Hence this paper addresses two types of readers:
- People responsible for IS solutions for end-users. The paper summarises in the first part their negative experience with existing «solutions» and expresses the need for a fundamental change in the behaviour of applications.
- Application and systems programmers (in particular IBM) creating and supporting applications. The paper specifies the building blocks to make applications independent of character set, coding and culture.
The elements defined in this paper are essential for an implementation of any operating system or application, that aims for «National Language Support». In particular it is vital for the success of IBM's SAA (System Application Architecture) to implement these requirements coherently on all SAA platforms.
It was clearly stated in [Gardner-1] that an architected approach solving the many problems in the area of National Language Support is required, rather than a piecemeal solution. This paper presents SHARE Europe's view of the areas that must be covered by a National Language Architecture:
- Language (the natural language spoken and written)
- Country customs (culture-sensitive functions)
- Data encoding
- Presentation services
Although this paper only deals with languages based on the Latin alphabet and written from left to right, other languages and writing systems must also be supported by a complete NLA [Apple].
When IBM announced SAA in 1987 European customers very soon became aware that National Language Support was not addressed in SAA. This deficiency was especially discussed in the SHARE Europe Office Systems Project. Alain LaBonté and Jean-Pierre Cabanié wrote a paper about problems of sorting and searching and methods that could be used to resolve these. This requirement subsequently became known as the Davos Requirement, because it was issued at the SEAS Spring Meeting 1988, in Davos, Switzerland.
However, it was felt that the development of isolated requirements was not the best way to influence IBM to provide an architected approach as requested in [Gardner-1].
So one Sunday in mid 1988 Klaus Daube sat down to lay out this paper. And having awakened the sleeping lion he became the chairman of the newly established Special Technical Working Group.
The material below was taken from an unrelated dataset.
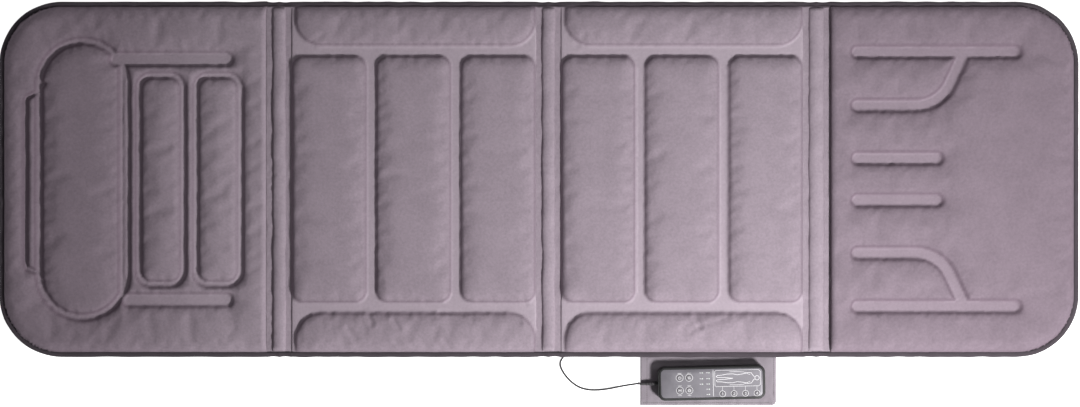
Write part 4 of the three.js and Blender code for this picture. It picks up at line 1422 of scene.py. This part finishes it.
class MASSAGEMAT_OT_handset(bpy.types.Operator):
    """The hand control: housing, face plate, keys, printed signs and cord sleeve"""

    bl_idname = "massage_mat.handset"
    bl_label = "Hand control"

    def execute(self, context):
        self.housing()
        self.keys()
        self.signs()
        sleeve = turned([(3.8, 0), (3.8, 3.0), (2.6, 3.0), (2.6, 2.3), (0, 2.3), (-0.3, 3.25), (-4.4, 3.35),
                         (-4.9, 2.9), (-6.6, 2.9), (-7.1, 3.2), (-9.0, 3.1), (-9.5, 2.65), (-11.2, 2.6),
                         (-11.7, 2.95), (-13.6, 2.85), (-14.1, 2.4), (-15.8, 2.35), (-16.3, 2.7),
                         (-18.2, 2.6), (-18.7, 2.15), (-20.4, 2.1), (-20.9, 2.4), (-26.3, 2.15),
                         (-27.4, 1.9), (-27.9, 1.6), (-27.9, 0)], 28)
        turn = handset_turn() @ Matrix.Translation((-84.3, 0, 5.3))
        boot = piece("cord_sleeve", sleeve, [material("rubber")], turn=turn)
        sharpen(boot, 40)
        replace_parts(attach(boot, "handset"), "handset_cable_boot")
        return {"FINISHED"}

    def key_cutter(self, play):
        """Solid pegs where the keys come through."""
        bm = bmesh.new()
        for x, y in KEY_SIGNS.values():
            disc(bm, x, y, 5, 30, MODE_RADIUS + play, 32)
        for x, y in ZONE_KEYS:
            disc(bm, x, y, 5, 30, ZONE_RADIUS + play, 32)
        return piece("key_cutter", bm, [], turn=handset_turn())

    def housing(self):
        """The two halves of the housing and the face plate."""
        turn = handset_turn()
        lower = handset_plate(0, 0, SPLIT - 0.15)
        round_edges(lower, edges_at(lower, 0), SHELL_ROUNDING, 5)
        bmesh.ops.delete(lower, geom=[f for f in lower.faces if f.normal.z > 0.99], context="FACES")
        bmesh.ops.solidify(lower, geom=lower.faces[:], thickness=1.8)
        bottom = piece("hand_control_lower_shell", lower, [material("shell")], turn=turn)
        upper = handset_plate(0, SPLIT + 0.15, FACE_TOP)
        round_edges(upper, edges_at(upper, FACE_TOP), SHELL_ROUNDING, 5)
        top = [f for f in upper.faces if f.normal.z > 0.99]
        bmesh.ops.inset_region(upper, faces=top, thickness=1.6)
        made = bmesh.ops.extrude_face_region(upper, geom=top)
        sunk = [g for g in made["geom"] if isinstance(g, bmesh.types.BMVert)]
        bmesh.ops.translate(upper, vec=(0, 0, -1.2), verts=sunk)
        bmesh.ops.delete(upper, geom=[f for f in top if f.is_valid], context="FACES_KEEP_BOUNDARY")
        bmesh.ops.delete(upper, geom=[f for f in upper.faces if f.normal.z < -0.99], context="FACES")
        bmesh.ops.recalc_face_normals(upper, faces=upper.faces)
        if max(upper.faces, key=lambda f: f.calc_area()).normal.z < 0:
            bmesh.ops.reverse_faces(upper, faces=upper.faces)
        upper.normal_update()
        bmesh.ops.solidify(upper, geom=upper.faces[:], thickness=1.6)
        shell = piece("hand_control_upper_shell", upper, [material("shell")], turn=turn)
        face = handset_plate(4.3, FACE_TOP - 1, FACE_TOP)
        round_edges(face, edges_at(face, FACE_TOP), 0.35, 2)
        plate = piece("hand_control_face", face, [material("face")], turn=turn)
        cutter = self.key_cutter(KEY_PLAY)
        for part, node in ((shell, "handset_top_shell"), (plate, "handset_faceplate")):
            cut_out(part, cutter)
            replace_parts(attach(part, "handset"), node)
            sharpen(part)
        bpy.data.objects.remove(cutter)
        sharpen(bottom)
        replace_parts(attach(bottom, "handset"), "handset_bottom_shell")

    def keys(self):
        """The caps of the eight keys, each on its own body."""
        places = dict(KEY_SIGNS)
        places.update({f"zone_{i + 1}_key": at for i, at in enumerate(ZONE_KEYS)})
        for name, (x, y) in places.items():
            radius = ZONE_RADIUS if name.startswith("zone") else MODE_RADIUS
            bm = bmesh.new()
            disc(bm, x, y, KEY_FOOT, KEY_TOP, radius, 40)
            round_edges(bm, edges_at(bm, KEY_TOP), 0.45, 3)
            disc(bm, x, y, KEY_FOOT, KEY_FLANGE_TOP, radius + 1.2, 40)
            self.key_sign(bm, name, x, y)
            bmesh.ops.recalc_face_normals(bm, faces=bm.faces)
            cap = piece("hand_control_" + name, bm, [material("key"), material("marking")],
                        turn=handset_turn())
            sharpen(cap)
            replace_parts(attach(cap, name), "handset_" + name)

    def key_sign(self, bm, name, x, y):
        """The printed sign on a key."""
        z = KEY_TOP + 0.04
        size = 0.45
        if name == "power_key":
            stroke(bm, arc(x, y, 2.0, 125, 415, 12), size, z, 1)
            stroke(bm, [(x, y + 0.5), (x, y + 2.7)], size, z, 1)
        elif name == "heat_key":
            for shift in (-1.5, 0, 1.5):
                wave = [(x + shift + 0.45 * math.sin(t * math.pi / 3), y - 2.1 + 0.7 * t) for t in range(7)]
                stroke(bm, wave, size, z, 1)
        elif name == "mode_key":
            stroke(bm, [(x - 1.9, y - 1.9), (x - 1.9, y + 1.9), (x, y - 0.4), (x + 1.9, y + 1.9),
                        (x + 1.9, y - 1.9)], size, z, 1)
        elif name == "speed_key":
            stroke(bm, arc(x, y, 2.4, 0, 360, 20), size * 0.8, z, 1)
            for angle in (90, 210, 330):
                blade_x = x + 1.1 * math.cos(math.radians(angle))
                blade_y = y + 1.1 * math.sin(math.radians(angle))
                stroke(bm, arc(blade_x, blade_y, 0.7, angle - 90, angle + 150, 8), size, z, 1)
        else:
            self.number(bm, int(name.split("_")[1]), x, y, z)

    def number(self, bm, value, x, y, z):
        """A plain digit drawn with strokes."""
        lines = {
            1: [[(-0.7, 1.2), (0.1, 1.9), (0.1, -1.9)]],
            2: [arc(0, 0.75, 1.1, 160, -40, 8) + [(-1.1, -1.9), (1.2, -1.9)]],
            3: [[(-1.1, 1.9), (1.1, 1.9), (-0.1, 0.4), (1.1, -0.5), (0.7, -1.7), (-1.1, -1.9)]],
            4: [[(0.6, -1.9), (0.6, 1.9), (-1.2, -0.7), (1.3, -0.7)]],
        }[value]
        for line in lines:
            stroke(bm, [(x + a, y + b) for a, b in line], 0.42, z, 1)

    def signs(self):
        """The printed signs, lamps and figure on the face plate."""
        bm = bmesh.new()
        z = FACE_TOP + 0.02
        for x, y in KEY_SIGNS.values():
            stroke(bm, arc(x, y, MODE_RADIUS + 0.85, 0, 360, 36), 0.55, z)
        for x, y in ZONE_KEYS:
            stroke(bm, arc(x, y, ZONE_RADIUS + 0.8, 0, 360, 30), 0.55, z)
        for row in (16.4, -3.4, -18.6):
            for x in (-50.3, -35.5):
                stroke(bm, [(x - 2.6, row), (x + 2.6, row)], 0.45, z)
        stroke(bm, [(2.2, 20.5), (2.2, -20.5)], 0.6, z)
        self.figure(bm, z)
        for x, y in ZONE_KEYS:
            stroke(bm, [(x, y + ZONE_RADIUS + 1.2), (x, -5.8)], 0.35, z)
        for x, y in LAMPS:
            lamp = disc(bm, x, y, z - 0.03, z + 0.3, 1.0, 20, top=0.75)
            for face in {f for v in lamp for f in v.link_faces}:
                face.material_index = 1
            stroke(bm, [(x - 4.2, y), (x - 2.0, y)], 0.7, z)
        signs = piece("hand_control_signs", bm, [material("marking"), material("lamp")],
                      smooth=False, turn=handset_turn())
        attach(signs, "handset")

    def figure(self, bm, z):
        """The outline of a person lying down, head to the right."""
        bed = [(6.5, 19.6), (73.5, 19.6), (76.2, 17.0), (76.2, -3.2), (73.5, -5.8), (6.5, -5.8),
               (4.8, -4.0), (4.8, 17.8), (6.5, 19.6)]
        stroke(bm, bed, 0.5, z)
        middle = 6.8
        stroke(bm, arc(71.0, middle, 3.4, 0, 360, 20), 0.65, z)
        body = [(67.0, 8.6), (65.0, 10.4), (62.2, 14.6), (57.0, 15.4), (48.0, 13.2), (40.0, 12.2),
                (33.0, 13.8), (24.0, 13.6), (15.0, 12.0), (8.8, 11.8), (6.8, 10.0), (8.8, 8.6),
                (20.0, 8.2), (33.0, 6.9)]
        arm = [(60.0, 12.0), (50.0, 16.4), (40.0, 17.2), (28.0, 17.0)]
        for side in (1, -1):
            stroke(bm, [(x, middle + side * (y - middle)) for x, y in body], 0.65, z)
            stroke(bm, [(x, middle + side * (y - middle)) for x, y in arm], 0.5, z)


# ---- pieces that keep the model's own shape ----

KEPT = {
    "foam_core": "foam", "heat_pad": "heat", "motor_case": "motor", "rotor": "steel",
    "handset_circuit_board": "board", "handset_screw_1": "steel", "handset_screw_2": "steel",
    "power_inlet": "rubber",
}


class MASSAGEMAT_OT_inner_parts(bpy.types.Operator):
    """Finishes of the foam, heat sheets, motors, circuit board, screws and power inlet"""

    bl_idname = "massage_mat.inner_parts"
    bl_label = "Inner parts"

    def execute(self, context):
        for name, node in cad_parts.items():
            for ending, finish in KEPT.items():
                if name.endswith(ending):
                    for index in range(max(1, len(node.material_slots))):
                        if not node.material_slots:
                            node.data.materials.append(material(finish))
                        node.material_slots[index].material = material(finish)
        return {"FINISHED"}


# ---- panel and start ----

OPERATORS = (MASSAGEMAT_OT_stage, MASSAGEMAT_OT_cord, MASSAGEMAT_OT_covers, MASSAGEMAT_OT_base_cloths,
             MASSAGEMAT_OT_binding, MASSAGEMAT_OT_folds, MASSAGEMAT_OT_pocket, MASSAGEMAT_OT_handset,
             MASSAGEMAT_OT_inner_parts)


class MASSAGEMAT_PT_panel(bpy.types.Panel):
    """Buttons for the mat's pieces, with its sizes and colours"""

    bl_idname = "MASSAGEMAT_PT_panel"
    bl_label = "Massage mat"
    bl_space_type = "VIEW_3D"
    bl_region_type = "UI"
    bl_category = "Massage mat"

    def draw(self, context):
        for operator in OPERATORS:
            self.layout.operator(operator.bl_idname)
        for settings in (context.scene.massage_mat_sizes, context.scene.massage_mat_colours):
            box = self.layout.box()
            for name in settings.__annotations__:
                box.prop(settings, name)


CLASSES = (MassageMatSizes, MassageMatColours, *OPERATORS, MASSAGEMAT_PT_panel)


def register():
    """Adds the operators, the panel and the settings."""
    for cls in CLASSES:
        bpy.utils.register_class(cls)
    bpy.types.Scene.massage_mat_sizes = PointerProperty(type=MassageMatSizes)
    bpy.types.Scene.massage_mat_colours = PointerProperty(type=MassageMatColours)


def unregister():
    """Removes them again."""
    del bpy.types.Scene.massage_mat_colours
    del bpy.types.Scene.massage_mat_sizes
    for cls in reversed(CLASSES):
        bpy.utils.unregister_class(cls)


def main():
    """Builds the mat piece by piece."""
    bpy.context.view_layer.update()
    register()
    for operator in OPERATORS:
        group, name = operator.bl_idname.split(".")
        getattr(getattr(bpy.ops, group), name)()


if __name__ == "__main__":
    main()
It was the time of the great more or less peaceful revolution in Eastern Europe, when Klaus was editing the paper. When the Berlin wall was torn down, Klaus expected the implementation of a National Language Architecture to be relatively easy compared to these developments. The next step of editing coincided with the turnover in Rumania. Klaus remembered his statement years ago, that Europe not only needs the characters for the Western languages, but also - and in the same environment - those of the Eastern European languages.
While developing this White Paper, we were very happy to have Denis Garneau from IBM as our partner. He established a dialogue both with specialists within IBM (for example from the data base area) and IBM senior management which demonstrated its willingness to support its European customer needs. This was underlined by detailed discussions between some members of the STWG and IBM National Language Technical Centre at the IBM Toronto Laboratory in February 1990.
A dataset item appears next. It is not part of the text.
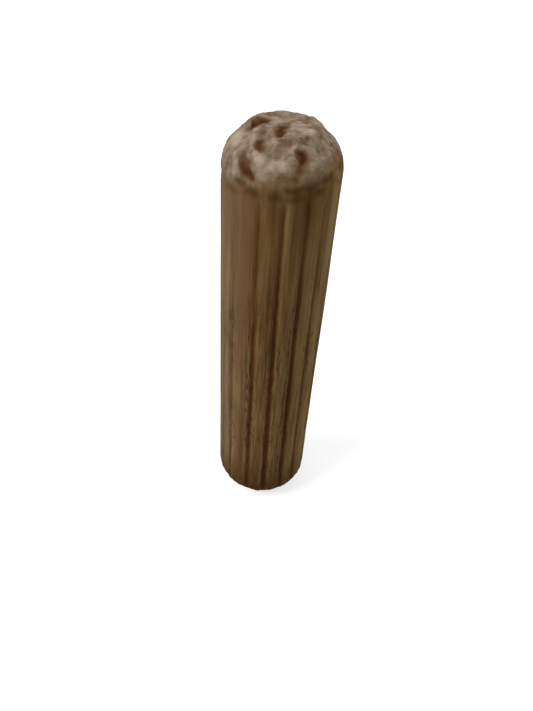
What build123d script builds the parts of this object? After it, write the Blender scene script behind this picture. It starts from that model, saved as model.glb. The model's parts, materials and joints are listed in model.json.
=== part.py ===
from build123d import *
import os
from math import atan2, radians, sin, tan

# A fluted wooden dowel pin, standing on its lower end.
# Millimetres. +Z runs along the pin, and the origin is the middle of the face it stands on.

# The pin
pin_length = 35.0
pin_diameter = 8.0

# The pointed ends, alike at both ends
nose_height = 1.70  # from the end face down to where the cone would meet the full diameter
end_face_diameter = 4.32
shoulder_radius = 2.45  # blends the cone into the straight side
end_edge_radius = 0.30

# The pressed glue flutes
flute_count = 16
flute_mouth = 0.64  # width of the V where it meets the full diameter
flute_angle = 96.0  # between the two walls of the V
flute_root_radius = 0.10
cutter_overhang = 0.5  # how far the flute cutter stands out of the wood

pin_radius = pin_diameter / 2
end_face_radius = end_face_diameter / 2
flute_slope = radians(flute_angle / 2)
flute_point = pin_radius - flute_mouth / 2 / tan(flute_slope)  # the V's point, before it is rounded
flute_depth = pin_radius - flute_point - flute_root_radius * (1 / sin(flute_slope) - 1)
cutter_reach = pin_radius + cutter_overhang
cutter_half_width = (cutter_reach - flute_point) * tan(flute_slope)

# The straight side left between the two shoulders, which is what a hole grips
cone_slope = atan2(pin_radius - end_face_radius, nose_height)
shoulder_start = nose_height + shoulder_radius * tan(cone_slope / 2)
grip_length = pin_length - 2 * shoulder_start

os.makedirs("parts", exist_ok=True)

# One flute's cutter: a V with a rounded root, pointing at the pin's axis
with BuildSketch(Plane.XY) as flute_cutter:
    with BuildLine():
        Polyline(
            (flute_point, 0),
            (cutter_reach, cutter_half_width),
            (cutter_reach, -cutter_half_width),
            close=True,
        )
    make_face()
    fillet(vertices().sort_by(Axis.X)[0], radius=flute_root_radius)

with BuildPart() as dowel_pin:
    # The turned blank: half its outline, spun about the long axis
    with BuildSketch(Plane.XZ):
        with BuildLine():
            Polyline(
                (0, 0),
                (end_face_radius, 0),
                (pin_radius, nose_height),
                (pin_radius, pin_length - nose_height),
                (end_face_radius, pin_length),
                (0, pin_length),
                close=True,
            )
        make_face()
    revolve(axis=Axis.Z)
    # The widest rims are the shoulders, and the narrowest go round the end faces
    fillet(edges().filter_by(GeomType.CIRCLE).group_by(SortBy.RADIUS)[-1], radius=shoulder_radius)
    fillet(edges().filter_by(GeomType.CIRCLE).group_by(SortBy.RADIUS)[0], radius=end_edge_radius)

    # The flutes run from end to end and fade out on the cones
    with BuildSketch(Plane.XY):
        with PolarLocations(0, flute_count):
            add(flute_cutter.sketch)
    extrude(amount=pin_length, mode=Mode.SUBTRACT)

dowel_pin.part.label = "dowel_pin"
export_step(dowel_pin.part, "parts/dowel_pin.step")

print(f"straight side between the shoulders: {grip_length:.2f} mm, from z = {shoulder_start:.2f} mm")
print(f"flutes: {flute_count}, {flute_mouth:.2f} mm wide and {flute_depth:.2f} mm deep")
print(f"volume: {dowel_pin.part.volume:.1f} mm3")
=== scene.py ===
import json
from math import atan2, cos, pi, radians, sin, sqrt, tan

import bpy
import numpy as np
from mathutils import Matrix, Vector, noise


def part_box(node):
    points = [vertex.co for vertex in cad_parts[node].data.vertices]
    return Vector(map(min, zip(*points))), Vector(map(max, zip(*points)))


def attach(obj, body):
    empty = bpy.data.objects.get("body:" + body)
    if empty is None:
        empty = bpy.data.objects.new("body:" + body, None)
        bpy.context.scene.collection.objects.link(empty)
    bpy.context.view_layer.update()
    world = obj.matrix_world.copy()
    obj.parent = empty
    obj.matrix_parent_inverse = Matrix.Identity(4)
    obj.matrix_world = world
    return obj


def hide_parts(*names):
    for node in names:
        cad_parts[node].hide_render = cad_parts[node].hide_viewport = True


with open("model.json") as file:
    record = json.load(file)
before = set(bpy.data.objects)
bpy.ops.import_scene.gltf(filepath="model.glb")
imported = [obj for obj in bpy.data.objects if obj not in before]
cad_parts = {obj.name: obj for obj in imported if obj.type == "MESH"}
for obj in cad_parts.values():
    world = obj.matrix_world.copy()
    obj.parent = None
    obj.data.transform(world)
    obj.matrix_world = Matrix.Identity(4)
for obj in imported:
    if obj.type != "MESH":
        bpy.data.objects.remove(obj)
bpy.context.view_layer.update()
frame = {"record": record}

mm = 0.001
pinNode = "dowel_pin"

# the camera stands a little to the left of the flute that faces -Y
# angles in degrees, distances in metres
cameraLook = {
    "aroundPin": -4.75,
    "awayFromPin": 0.03764,
    "aboveFloor": 0.04992,
    "lookDown": 42.46,
    "turnLeft": 0.25,
    "roll": 4.03,
    "lens": 31.06,
}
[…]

The proposed architecture may seem to be relevant to text and document processing only. IBM, however, must resist the temptation to narrow the scope of the requirements stated here. With the increasing use of workstations, the object oriented approach of programming makes it clear that text as an object must be handled independent of its environment.
Hence the implementation of the proposed National Language Architecture is relevant to all fields of information processing, but in particular for
- networks
- operating systems
- text processing
- document processing
- data base applications
- integration of text and graphics
An implementation of the proposed architecture must observe the following points:
- While it may be desirable to make certain functions available soon on the product level, the «long run» must concentrate on implementation at the operating system level.
- When providing products with National Language Support, only a complete strategy makes sense. Hence product announcements should not be made for «isolated» applications, rather they should relate the announcements to the strategy.
Overview
This paper starts with a summary of the problems in the National Language area as presented in the SEAS White Paper of 1985. Then the elements of the needed architecture to solve the problems are presented in the following order:
- Language:
- The language used must be identified in the environment. Predefined text banks need to be established for various purposes, for example messages. Names of objects must be given in the chosen language. It is also necessary to associate language with various processes like hyphenation or checking the spelling of words. Also the set of keywords in an end-user application must depend on language.
- Functions to support national languages
- must be available not only for an application, but must also be used by system services and utilities. A basic function is the «translation» of an externally representable string of characters into a processable form. This is needed for example to build a search key or for comparison of strings. Sorting and merging are other functions which must follow special rules for national languages. Finally it must be possible to query the various attributes of text.
- Culture sensitive functions
- complement the functions for supporting the language of text. Numeric punctuation uses various patterns in different countries. Also the punctuation of currency values and the presentation of date and time call for country dependent processing. It also must be possible to perform calculations with date and time, based on an arbitrary calendar.
- Messages
- are another item needed in an NLA. A set of functions must handle both messages from system services and applications. The text must be presented in a user-selectable language, which may cause re-arrangement of variables in the text.
- Documentation
- both of the National Language Architecture and of applications must be available in machine readable form. This is to allow both selective presentation and customization by an installation.
- Encoding of character data
- is a very crucial issue in a National Language Architecture. The increasing number of characters and symbols needed by the various languages and special applications call for an evolutionary approach in this area. There must be identification of the code used. Also special functions for transformations and other purposes are needed.
- Presentation Services
- must use basic functions from the NLA. They are the tip of the iceberg of this architecture - and the end-user will judge the value of the architecture by this surface.
- Keyboards
- are related to National language functions. They must support a multilingual environment as well as the demands of various applications with rich functionality.
- Implementation considerations
- are presented in the final section. They also try to explain the architecture further by examples of data structures.
It can be seen from this overview that a National Language Architecture is a very special type of puzzle. It is not sufficient, as with a normal puzzle, to have some pieces or to have the right number of pieces. Even fitting together is not sufficient - the pieces also must be in the correct arrangement to create the image!